Haley, birth name Nimarata Nikki Randhawa, has also frequently referred to rising from humble beginnings as a child of industrious immigrant parents. “I was a brown girl in a Black and white world. We faced discrimination and hardship. But my parents never gave in to grievance and hate,” she said in a speech to the Republican National Committee.
“To experts who watched the speech, the use of ‘American Dream’ language perpetuates the ‘model minority’ myth which praises Asian Americans as inherently hardworking and willing to dismiss the oppression of Black and Latino Americans,” Sakshi Venkatraman of NBC News reported.
Lakshmi Sridharan, executive director of South Asian Americans Leading Together, in an interview with Venkatraman, accused Haley – and former Louisiana Gov. Piyush “Bobby” Jindal – of doing “a great job highlighting their South Asia roots when it is convenient to appeal to an immigrant narrative and simultaneously gaslight the very existence of racism.”
Arwa Mahdawi, a British-born journalist, writing in The Guardian, said Haley “spent her career playing politics with her identity – cynically weaponizing her status as a ‘woman of color’ to excuse and enable racism.” Women like Haley and former British Home Secretary Priti Patel “are integral to the smooth functioning of patriarchy and white supremacy.” Mahdawi wrote, “Their personal successes are held up as ‘proof’ that systemic oppression doesn’t exist. Their individual experiences are used to shut down criticisms of institutional racism and misogyny.”

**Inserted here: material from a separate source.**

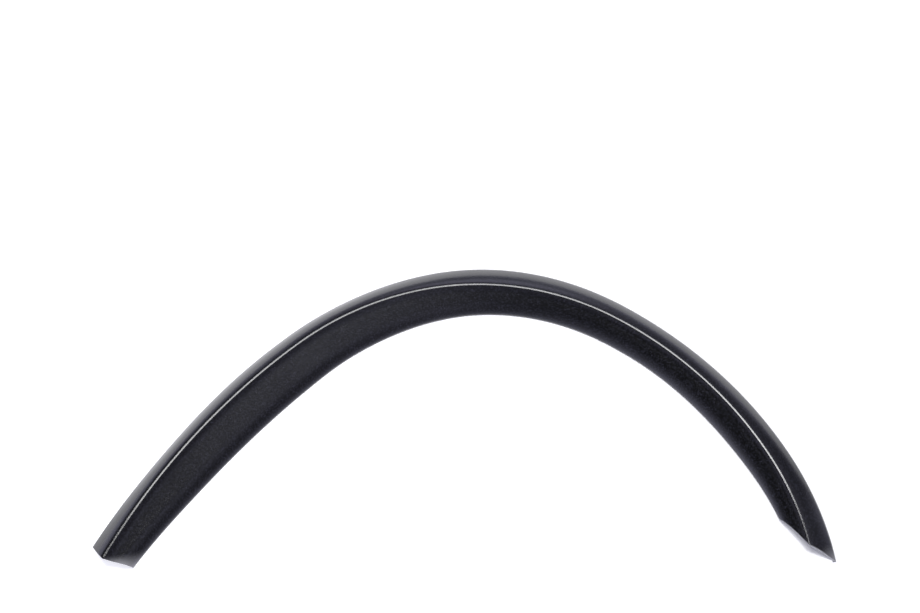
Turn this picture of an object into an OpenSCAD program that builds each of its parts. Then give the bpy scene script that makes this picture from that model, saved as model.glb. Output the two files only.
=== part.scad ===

Still, Haley could become the Republican presidential nominee if Trump is forced off the 2024 ballot. And, should President Joe Biden bow out, Haley would have to face a candidate who also has Indian ancestry: Vice President Kamala Harris. That possibility is probably already causing nightmares for those who fear an existential threat from what they call the “replacement theory,” the same people Haley defends as “friends.”